Tuesday, 13 October 2009

Changing things............


It is hard to decorate and blog. In fact it is hard to decorate and do very much apart from trash out the entire house and be really grateful to friends and family who invited us out to dinner/sanity in the middle of it.


I stripped wall paper for days............................. . Many days! The kids loved it for short blasts and actually were pretty helpful. I thought that would be the hard work. Wrong! Stripping wall paper was just the boring work. The hard work came after Mike had filled all the holes, scrapes, bumps with polyfilla and it all needed sanded back. I hate sanding. The worst part was the fact that our sander was broken. After a couple of hours of sanding by hand it was replaced, believe me!! It took me 33 minutes to get to the store, purchase and get home. Sanding became tolerable at that point. Covered in fine dust, gagging behind a face mask I heard my partner in design utter those words (with a smirk) ......."Maybe we should just have kept the wall paper!"
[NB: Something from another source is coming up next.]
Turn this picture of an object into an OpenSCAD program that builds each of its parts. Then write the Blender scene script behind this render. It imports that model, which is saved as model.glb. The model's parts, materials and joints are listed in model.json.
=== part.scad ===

I would be lying if I said it had not crossed my mind but I hated that paper, it looked 100% rotten. Change takes work, and lots of work is not much fun. That is the bottom line for this project and many other changes in life. The good thing is that once you have started there is no going back. You can stop half way and be left in a pretty poor, scrappy place or you can push on.


Are we finished? No!! We have smooth, painted walls. A charming white colour. No actually just white. We now have to decide if this is an undercoat or if we are planning to do something funky with it. The gloss work needs done. The carpet needs changed.


Are we finished for now? You better believe it. We are on holiday. All four of us. We are away to play for a few days. The little people are very excited!! And so are we. We have a lot of dust that needs blown away.


(NB the Grape welding/lollipop is still in the fridge unlicked and unused!)